We now have to use the principle of the minimum non-negative solution. Since \(\rho > 1\), we also have \(\rho^i - 1 > 0\). Hence \(B\) must be non-negative, to ensure the whole solution is non-negative, but we want \(B\) to be as small as possible, to ensure minimality. Hence we must have \(B = 0\), finally giving the solution \[ \eta_{i0} = \frac{i}{q-p} \] as desired.

6. Consider the Markov chain with the following transition matrix and transition diagram:

Transition diagram for Question 6.

Figure 8.4: Transition diagram for Question 6.

\[ \mathsf P = \begin{pmatrix} 0 & \frac14 & \frac12 & \frac14 \\ \frac12 & 0& 0& \frac12 \\ \frac12 & 0& 0& \frac12 \\ 0 & \frac13 & \frac23 & 0 \end{pmatrix} \]

The Markov chain starts from state 1.

(a) What is the probability that we hit state 2 before we hit state 3?

Solution. Write \(k_i\) for the probability we hit state 2 before state 3 starting from \(i\). Then clearly \(k_2 = 1\) (since we’ve hit 2 first) and \(k_3 = 0\) (since we’ve hit 3 first). Further, by conditioning on the first step, \(k_4 = \frac13 k_2 + \frac23 k_3 = \frac13\), and \[ k_1 = \tfrac14 k_2 + \tfrac12k_3 + \tfrac14 k_4 = \tfrac14 + \tfrac14 k_4 = \tfrac14 + \tfrac14\tfrac13 = \tfrac13 . \] The desired solution is \(k_1 = \frac13\).

(b) What is the expected time until we hit a state in the set \(\{2,3\}\)?

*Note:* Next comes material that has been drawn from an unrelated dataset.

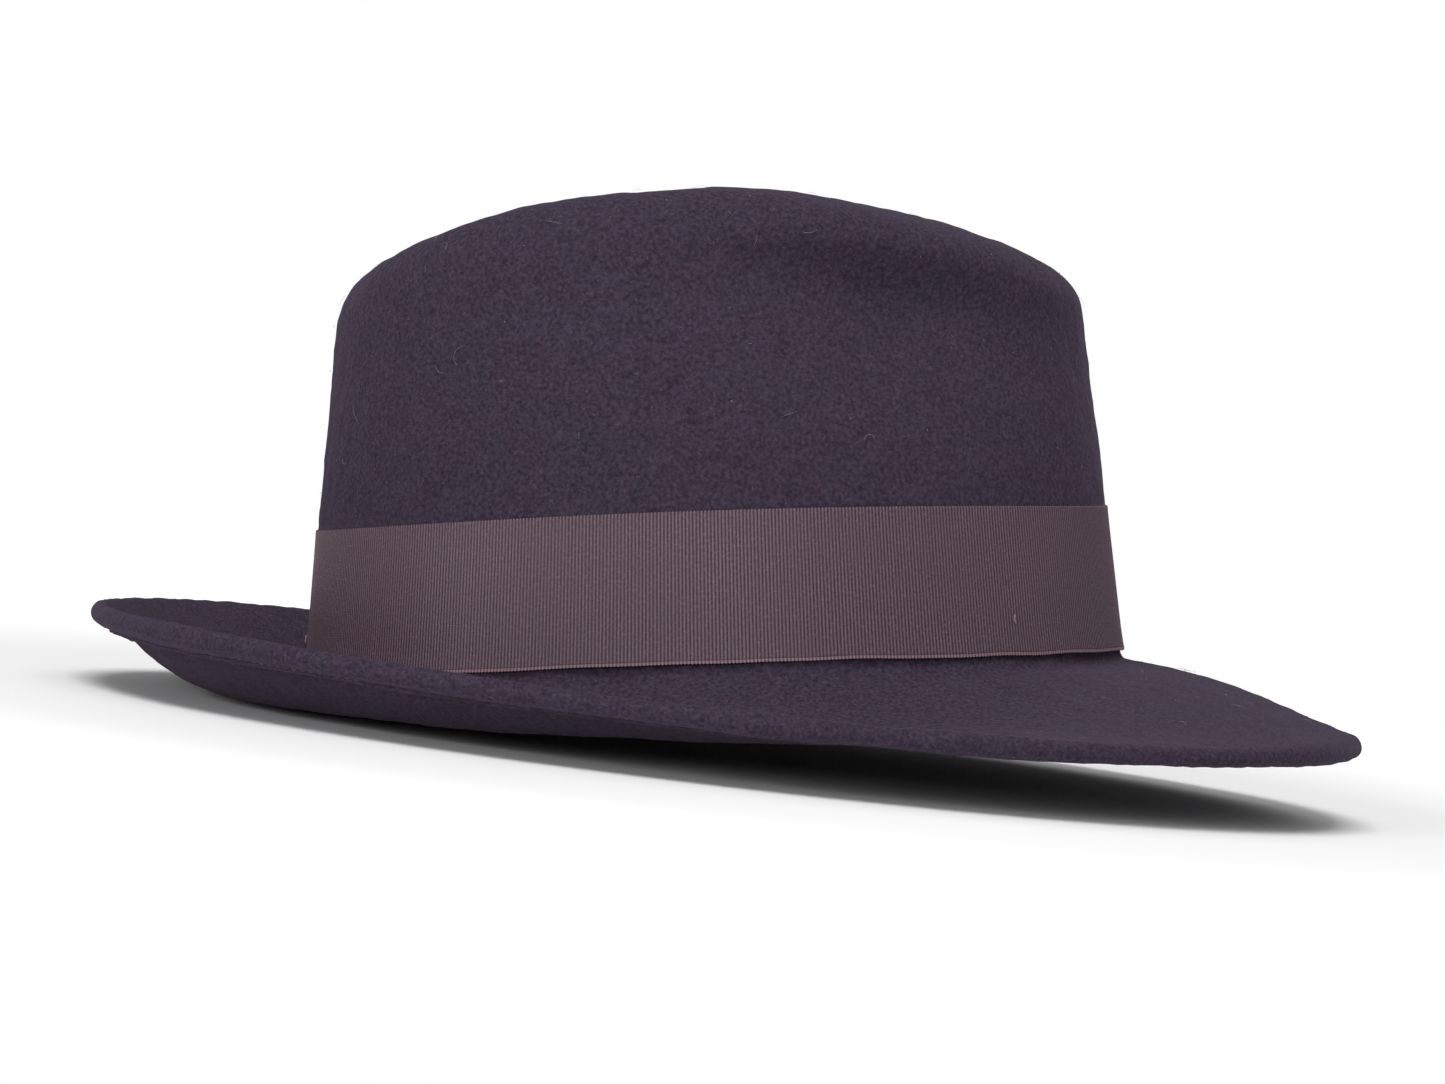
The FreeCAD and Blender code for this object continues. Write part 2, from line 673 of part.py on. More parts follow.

Solution. Let \(A = \{2,3\}\), and \(\eta_{iA}\) be the expected time until hitting the first of states \(2\) and \(3\) starting from \(i\). Clearly \(\eta_{2A} = \eta_{3A} = 0\). By conditioning on the first step, \(\eta_{4A} = 1+ \frac13 \eta_{2A} + \frac23 \eta_{3A} = 1\), and \[ \eta_{1A} = 1 + \tfrac14 \eta_{2A} + \tfrac12\eta_{3A} + \tfrac14 \eta_{4A} = 1 + \tfrac14 = \tfrac54 . \] The desired solution is \(\eta_{1A} = \tfrac54\).